YOUR GOAL: Scan the listing below. Report each line that includes "metres".
* begin *
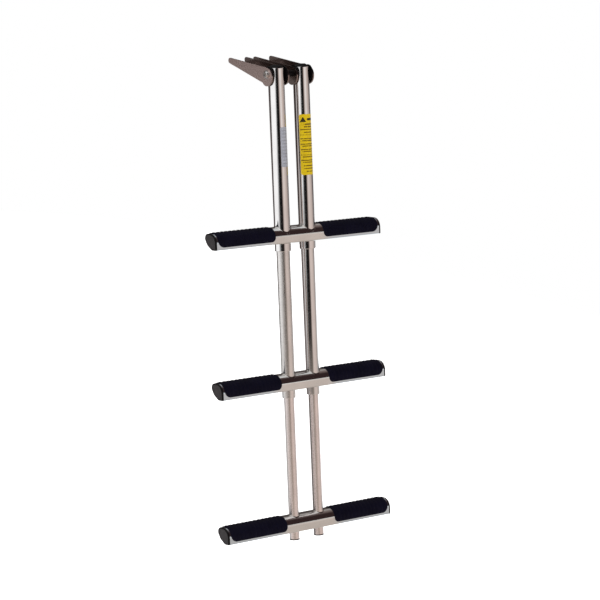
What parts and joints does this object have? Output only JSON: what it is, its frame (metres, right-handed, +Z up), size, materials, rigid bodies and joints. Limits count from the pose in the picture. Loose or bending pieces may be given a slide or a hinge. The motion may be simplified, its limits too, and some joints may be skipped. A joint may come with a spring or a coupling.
{
  "type": "boarding ladder",
  "caption": "Telescoping stainless boarding ladder with black treads, hinged on two deck brackets that fix on top of a swim platform.",
  "frame": {"origin": "centre of the four deck holes, on the deck plane under the brackets", "axes": "+Z up from the deck, +X along the steps to the right of someone facing the boat from the water, +Y inboard"},
  "size_m": [0.375, 0.4146, 0.847],
  "materials": {
    "polished_steel": "mirror polished stainless steel",
    "bracket_steel": "polished sheet steel, softer than the tubes",
    "fastener_steel": "bright machined",
    "tread_rubber": "ribbed, matte",
    "moulded_black": "fine moulded grain",
    "nylon_black": "smooth",
    "yellow_film": "printed vinyl label, no lettering",
    "silver_film": "pale printed film label, no lettering"
  },
  "bodies": {
    "mounting_brackets": {"left_bracket": "bracket_steel", "right_bracket": "bracket_steel", "pivot_bolt": "fastener_steel", "pivot_nut": "fastener_steel", "pivot_washers": "fastener_steel", "thrust_washers": "nylon_black", "centre_spacer": "nylon_black"},
    "upper_section": {"outer_tube_left": "polished_steel", "outer_tube_right": "polished_steel", "pivot_bushings": "nylon_black", "tube_cap_left": "moulded_black", "tube_cap_right": "moulded_black", "outer_guide_left": "nylon_black", "outer_guide_right": "nylon_black", "upper_step": "polished_steel", "upper_tread_left": "tread_rubber", "upper_tread_right": "tread_rubber", "upper_end_cap_left": "moulded_black", "upper_end_cap_right": "moulded_black", "yellow_label": "yellow_film", "silver_label": "silver_film"},
    "middle_section": {"middle_tube_left": "polished_steel", "middle_tube_right": "polished_steel", "middle_collar_left": "nylon_black", "middle_collar_right": "nylon_black", "middle_guide_left": "nylon_black", "middle_guide_right": "nylon_black", "middle_step": "polished_steel", "middle_tread_left": "tread_rubber", "middle_tread_right": "tread_rubber", "middle_end_cap_left": "moulded_black", "middle_end_cap_right": "moulded_black"},
    "lower_section": {"lower_tube_left": "polished_steel", "lower_tube_right": "polished_steel", "lower_collar_left": "nylon_black", "lower_collar_right": "nylon_black", "foot_plug_left": "moulded_black", "foot_plug_right": "moulded_black", "lower_step": "polished_steel", "lower_tread_left": "tread_rubber", "lower_tread_right": "tread_rubber", "lower_end_cap_left": "moulded_black", "lower_end_cap_right": "moulded_black"}
  },
  "joints": [
    {"name": "ladder_fold", "type": "hinge", "parent": "mounting_brackets", "child": "upper_section", "pos_m": [0, -0.07, 0.019], "axis": [-1, 0, 0], "range_deg": [0, 251]},
    {"name": "middle_slide", "type": "slide", "parent": "upper_section", "child": "middle_section", "axis": [0, 0.3173, 0.9483], "range_m": [0, 0.226]},
    {"name": "lower_slide", "type": "slide", "parent": "middle_section", "child": "lower_section", "axis": [0, 0.3173, 0.9483], "range_m": [0, 0.22]}
  ]
}
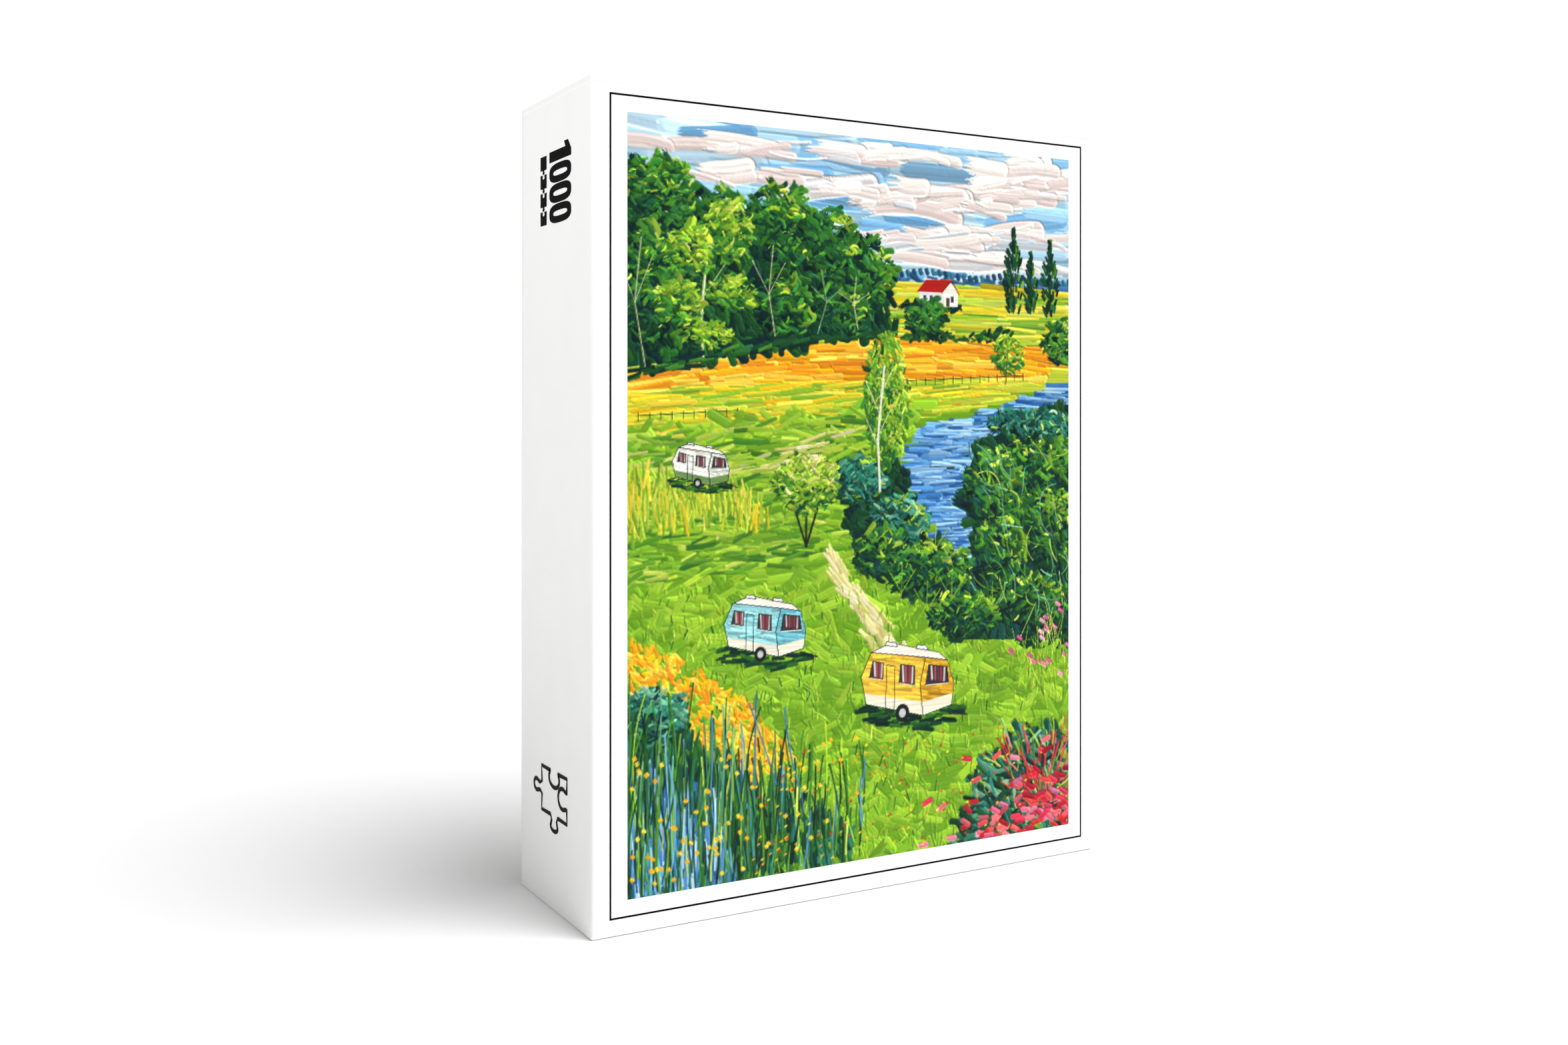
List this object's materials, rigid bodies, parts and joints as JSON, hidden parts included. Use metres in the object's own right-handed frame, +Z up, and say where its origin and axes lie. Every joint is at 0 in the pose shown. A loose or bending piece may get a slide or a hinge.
* end *
WORKED SOLUTION:
What parts and joints does this object have? Output only JSON: what it is, its frame (metres, right-handed, +Z up), size, materials, rigid bodies and joints. Limits count from the pose in the picture. Loose or bending pieces may be given a slide or a hinge. The motion may be simplified, its limits too, and some joints may be skipped. A joint may come with a spring or a coupling.
List this object's materials, rigid bodies, parts and joints as JSON, hidden parts included. Use metres in the object's own right-handed frame, +Z up, and say where its origin and axes lie. Every joint is at 0 in the pose shown. A loose or bending piece may get a slide or a hinge.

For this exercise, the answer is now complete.